For US-licensed MSBs, international banking usually works through one of three models. First, the MSB maintains relationships with foreign money transmitter networks (like Western Union, MoneyGram, or regional networks) and settles through those networks rather than maintaining direct correspondent accounts. Second, the MSB uses a US-based payment processor or fintech platform that has established correspondent relationships in key corridors. The processor fronts the risk, and the MSB moves money through the processor. Third, the MSB establishes joint venture or partnership arrangements with local money transmitters in key markets and moves money through those partnerships rather than through direct correspondent accounts.

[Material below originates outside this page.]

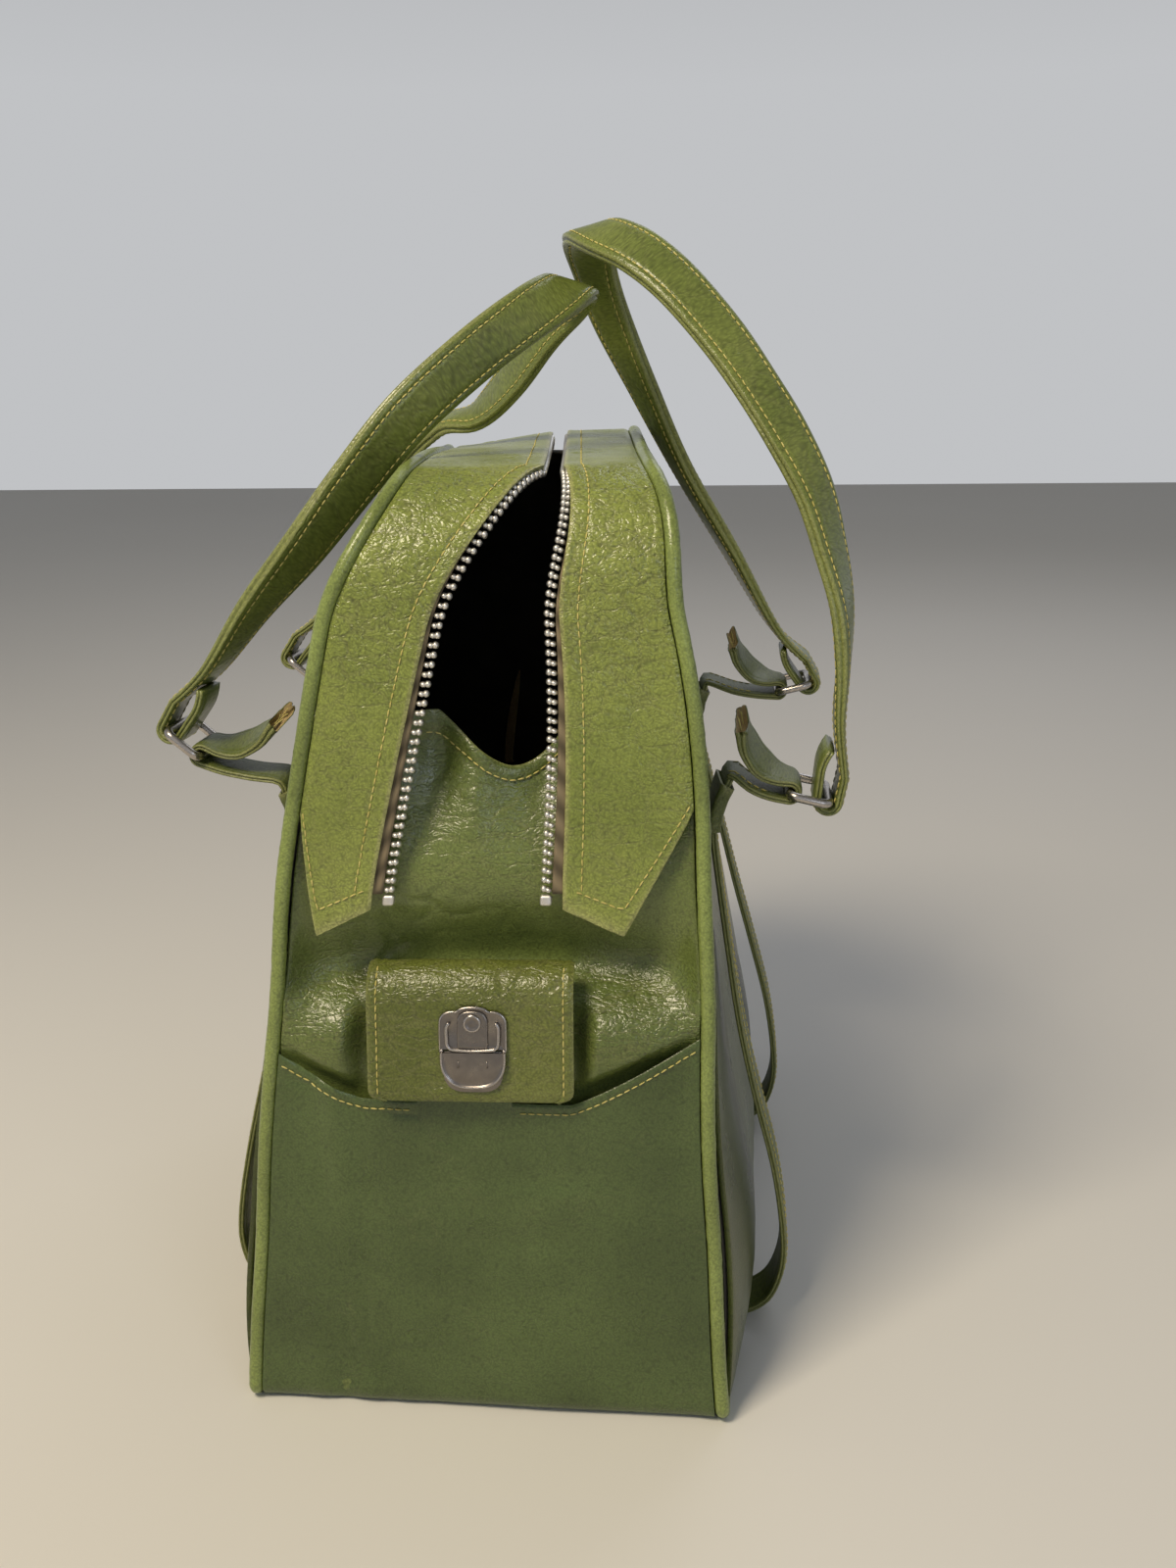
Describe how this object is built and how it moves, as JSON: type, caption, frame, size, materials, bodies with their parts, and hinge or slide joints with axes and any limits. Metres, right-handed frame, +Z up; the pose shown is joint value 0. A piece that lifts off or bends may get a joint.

Each approach has tradeoffs. Established networks are stable but expensive. Payment processors are flexible but add layers of risk and operational dependencies. Local partnerships are efficient but require relationship management and sometimes capital investment.
Banking for Crypto-Adjacent MSBs
An MSB that handles cryptocurrency, stablecoins, or token-based payments faces additional banking headwinds. Many banks have de-risked from crypto entirely, regardless of regulatory status. This is because crypto carries reputational risk, undefined regulatory status, and unknown fraud risk.
A money transmitter that touches cryptocurrency should expect to spend more time finding banking, should expect to pay higher fees, and should expect more intensive compliance and monitoring requirements. The bank will want to understand your crypto risk management, your custody arrangements, your AML/KYC procedures for crypto transactions, and your stablecoin or token redemption procedures.
Banking for crypto-adjacent MSBs often means using specialized crypto-friendly banks, which themselves have higher operational risk because they are newer, smaller, and subject to rapid regulatory changes. A company banking a crypto MSB should maintain multiple banking relationships and should monitor the stability of those banks carefully.